[WHAT IS REQUIRED] Copy all records verbatim.

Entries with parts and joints

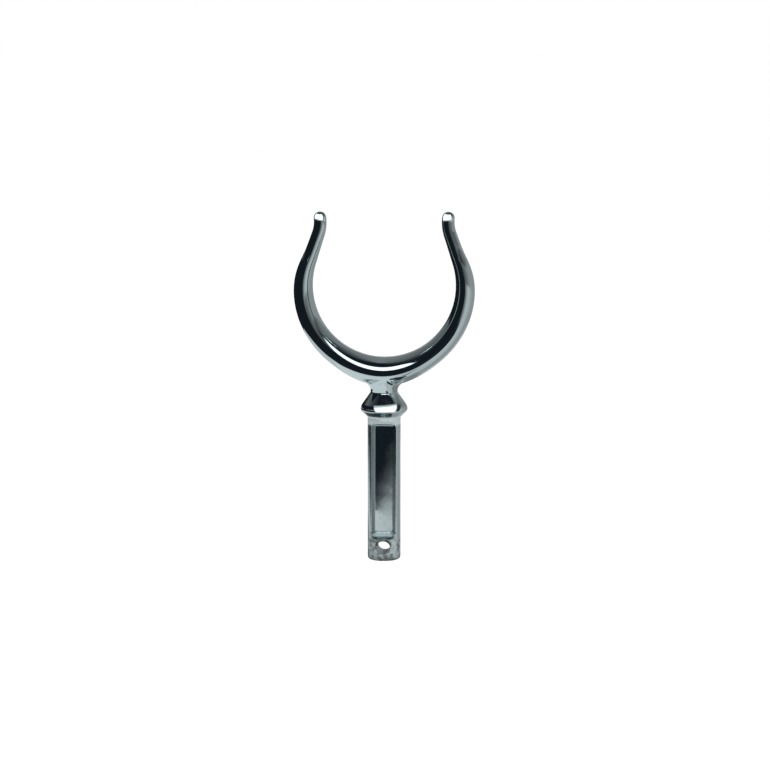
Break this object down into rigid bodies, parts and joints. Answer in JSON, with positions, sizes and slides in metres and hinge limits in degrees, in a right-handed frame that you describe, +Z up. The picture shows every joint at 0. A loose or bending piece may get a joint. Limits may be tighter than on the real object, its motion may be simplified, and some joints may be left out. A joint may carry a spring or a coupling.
{
  "type": "rowlock",
  "caption": "Open-topped rowlock: an oval-section horn with inturned arms and ball tips, on a collared shank that is recessed front and back and has a cross hole.",
  "frame": {"origin": "on the shank's axis where the underside of the collar meets the shank, which is level with the mouth of the socket", "axes": "+Z up along the shank's axis towards the horn, X across the horn's opening, Y fore and aft through it along the cross hole; the pictured face looks along -Y"},
  "size_m": [0.0692, 0.018, 0.1338],
  "materials": {
    "chrome_plating": "polished chrome over a casting, duller in the recesses of the shank"
  },
  "bodies": {
    "root": {"rowlock": "chrome_plating"}
  },
  "joints": []
}
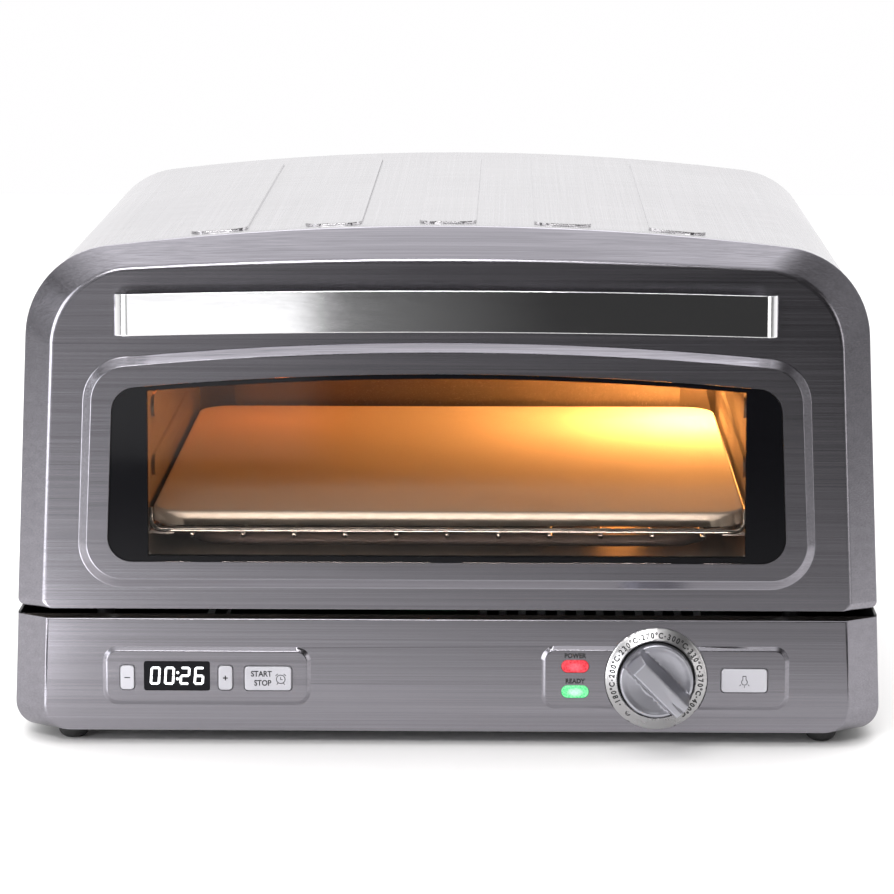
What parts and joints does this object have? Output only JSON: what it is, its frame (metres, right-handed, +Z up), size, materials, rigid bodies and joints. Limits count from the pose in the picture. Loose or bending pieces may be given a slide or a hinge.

[SOLUTION]
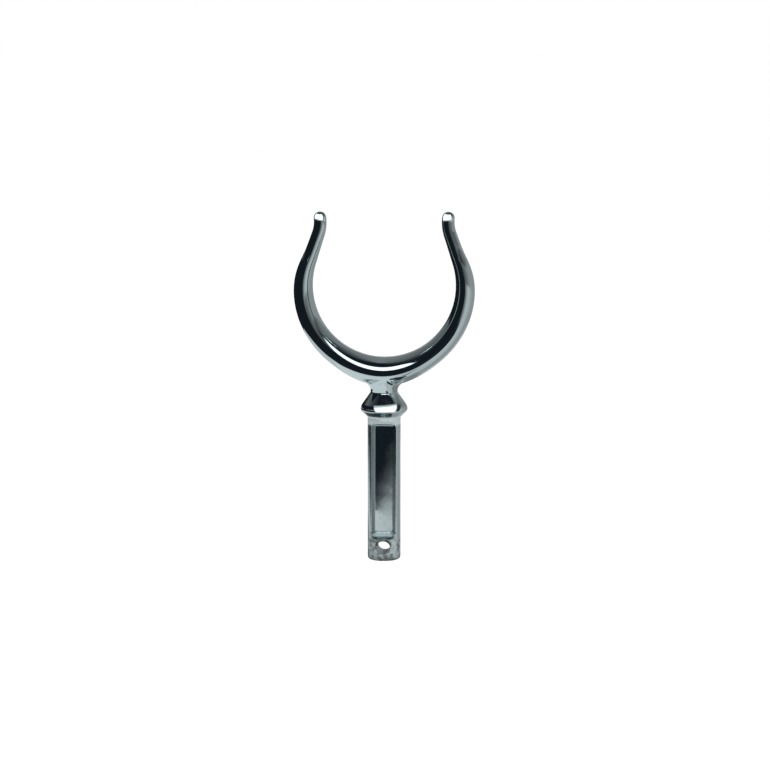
Break this object down into rigid bodies, parts and joints. Answer in JSON, with positions, sizes and slides in metres and hinge limits in degrees, in a right-handed frame that you describe, +Z up. The picture shows every joint at 0. A loose or bending piece may get a joint. Limits may be tighter than on the real object, its motion may be simplified, and some joints may be left out. A joint may carry a spring or a coupling.
{
  "type": "rowlock",
  "caption": "Open-topped rowlock: an oval-section horn with inturned arms and ball tips, on a collared shank that is recessed front and back and has a cross hole.",
  "frame": {"origin": "on the shank's axis where the underside of the collar meets the shank, which is level with the mouth of the socket", "axes": "+Z up along the shank's axis towards the horn, X across the horn's opening, Y fore and aft through it along the cross hole; the pictured face looks along -Y"},
  "size_m": [0.0692, 0.018, 0.1338],
  "materials": {
    "chrome_plating": "polished chrome over a casting, duller in the recesses of the shank"
  },
  "bodies": {
    "root": {"rowlock": "chrome_plating"}
  },
  "joints": []
}
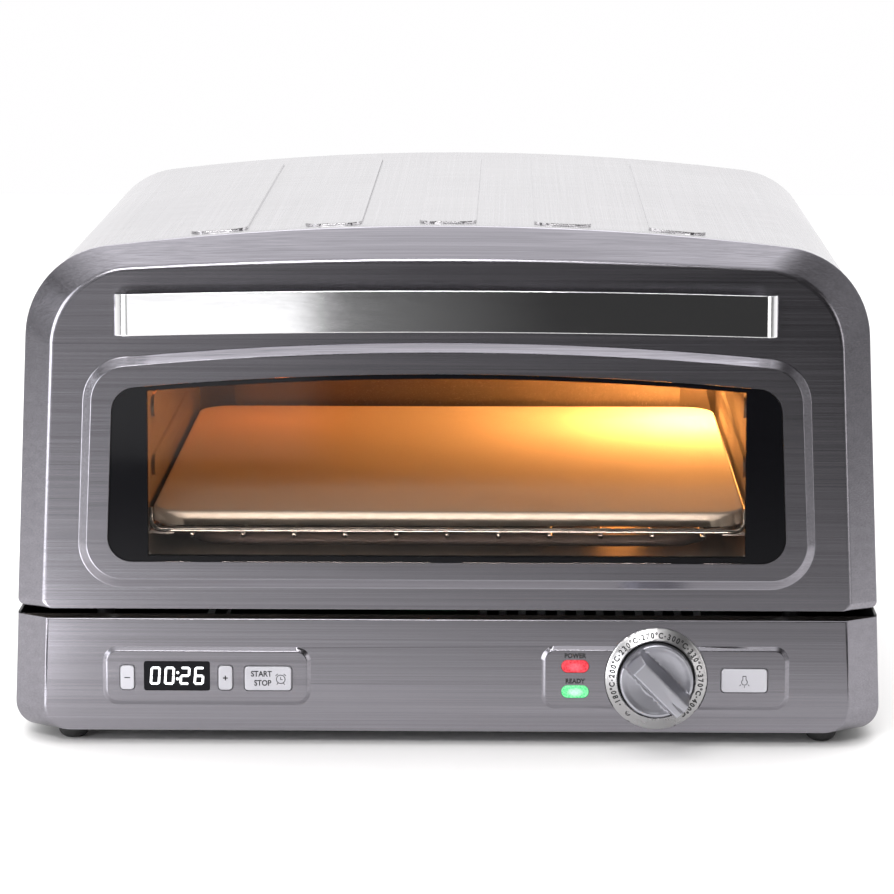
What parts and joints does this object have? Output only JSON: what it is, its frame (metres, right-handed, +Z up), size, materials, rigid bodies and joints. Limits count from the pose in the picture. Loose or bending pieces may be given a slide or a hinge.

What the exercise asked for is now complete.